Cumhuriyetçi Türk Partisi (CTP), hükümetin muhaceret affı konusunda “ben yaparım olur” yaklaşımıyla davrandığını ve açıkladığı kararname ile Meclis’i devre dışı bıraktığını savunarak, konu ile ilgili “Anayasa Mahkemesi’ne başvurma olasılığını ciddiyetle değerlendireceğini” bildirdi.

CTP’den yapılan yazılı açıklamada, Cumhuriyet Meclisi’nin çalışmaya başlamasına bir buçuk aya yakın bir süre kaldığına işaret edildi.

CTP, Bakanlar Kurulu’ndan geçirildiği açıklanan yasa gücünde kararnamelerle muhaceret konusunda İçişleri Bakanı Kutlu Evren’in deyişiyle “kapsayıcı genel bir af ilan edilmiş olmasının” düşündürücü olduğu ifade edildi.

Bu affı talep ettiğini açıklayan Kıbrıs Türk İnşaat Müteahhitleri Birliği’nin; “başka bazı konularda da eş zamanlı düzenleme yapılmaması halinde bu affın var olan sorunları gidermeyeceğini ve içeriğini bilmedikleri çalışmanın amacını aşarak toplumsal çıkarları zedelememesi gerektiğini” açıklama ihtiyacını duyduğunu ifade eden CTP, Kıbrıs Türk İnşaat Müteahhitleri Birliği gibi Meclis’teki muhalefet partileri ve kamuoyunun da bu çalışmanın son halini görmek ve gerekli değerlendirmeleri yapmak için kararların Resmi Gazete’de yayımlanmasını “beklemek zorunda bırakıldığını” kaydetti.

CTP, kararname ile af çıkarılması konusunda hükümete eleştirilerde bulunarak, şunları kaydetti:

“Ekonomimizin böyle bir ihtiyacı olup olmadığı ve eğer böyle bir ihtiyaç varsa getirilen düzenlemenin bu ihtiyacı karşılayıp karşılamayacağı kamuoyu önünde tartışılmamışken, yine de bir an için böyle bir ekonomik ihtiyaç bulunduğu kabul edilse bile, bunun Meclis’in açılmasını bekleyemeyecek kadar ‘ivedi’ olduğu iddiası açıklanmaya muhtaçtır.

Affın yasa gücünde kararname ile değil yasa ile düzenlenmesinin gündeme gelmesi durumunda, Meclis’in ilgili komitesinde, Başsavcılığın temsilcisinin de katıldığı bir ortamda, muhalefet partilerinin ve kamuoyunun konuyu bütünsel bir yaklaşımla tartışmasına olanak sağlayacak bir biçimde ele alınması mümkün olacaktı ve bunun için tasarıları bugün yayımlayıp bir buçuk ayı da yeterince tartışılmaları için kullanmak yeterliydi.

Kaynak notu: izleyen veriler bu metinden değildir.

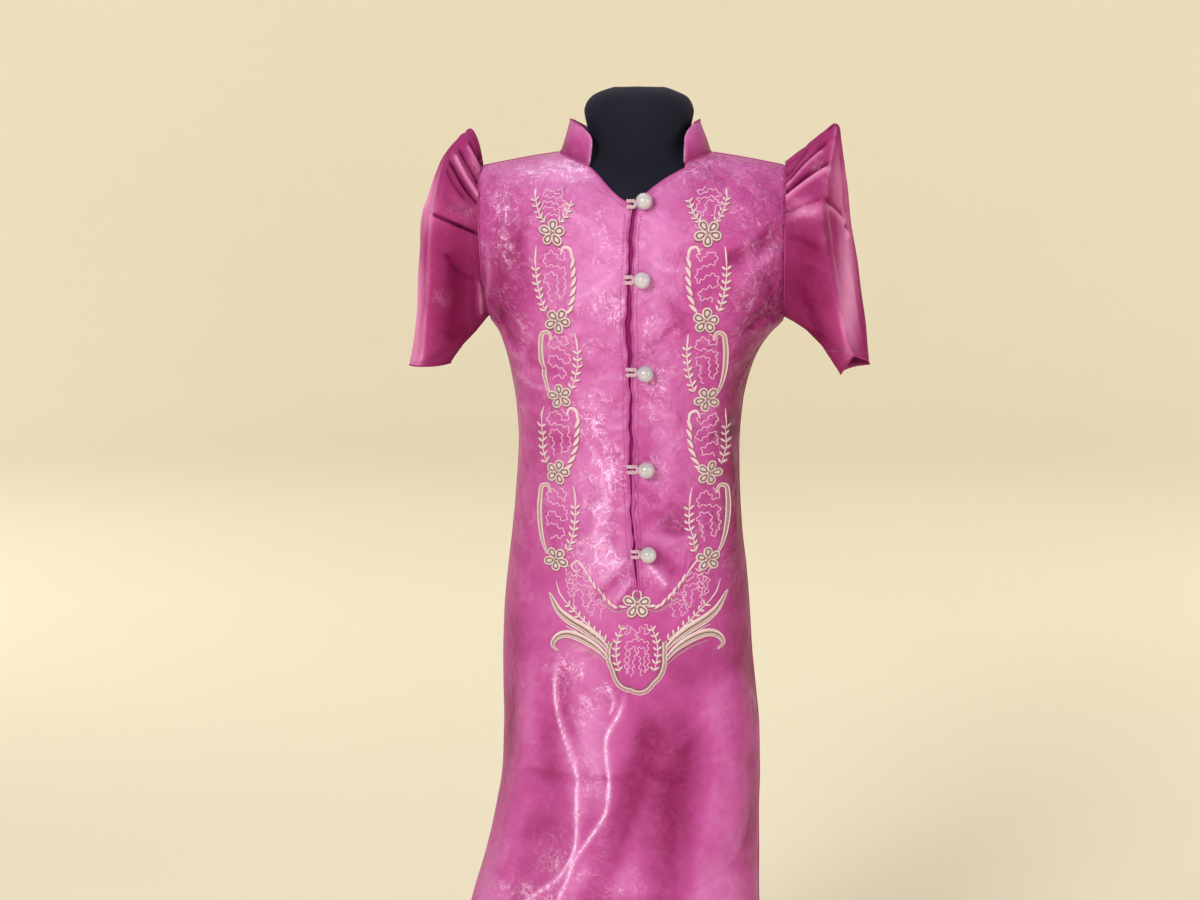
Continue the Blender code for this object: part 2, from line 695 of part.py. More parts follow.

Konu Meclis’teki muhalefet partileri ile resmen paylaşılmış olsa ve ivediliği bize anlatılsaydı, olağan üstü bir toplantı yapılması da gündeme gelebilirdi. Eğer hükümet muhalefetin bu şartlarda olumsuz oy verebileceği endişesi taşıyorsa idi bir azınlık hükümeti olmasına karşın her zamanki gibi Meclis’teki bağımsızlardan alacağı destekle bu düzenlemeleri yasalaştırmakta güçlük çekmeyeceği de açıktı.

Bütün bunlara karşın bu hükümet, ekonominin böyle bir ihtiyacı olup olmadığı konusunda kamuoyunu ve muhalefet partilerini ikna etmeye gerek duymaksızın, ivediliği, dolayısıyla Anayasa’nın 112’nci maddesine uygunluğu son derece tartışmalı olan böyle bir konuyu yasa gücünde kararnamelerle düzenlemeyi tercih etmiştir.”

CTP, hükümetin bu tavrıyla Meclis’i devre dışı bıraktığını ve “ben yaparım olur” yaklaşımıyla parlamenter demokrasiyi ve hukuku görmezden geldiğini savundu.

Tasarıların Meclis’te ve kamuoyunda tartışılmasına tahammül edemeyen hükümetin bu tavrına tahammül göstermesinin mümkün olmadığını ifade eden CTP, “Bu şartlar altında yasa gücünde kararnamelerin Resmi Gazete’de yayımlanıp yürürlüğe girmesinden sonra Anayasa Mahkemesi’ne başvurma olasılığını ciddiyetle değerlendireceğimizi kamuoyuna saygıyla duyururuz” ifadelerine yer verdi.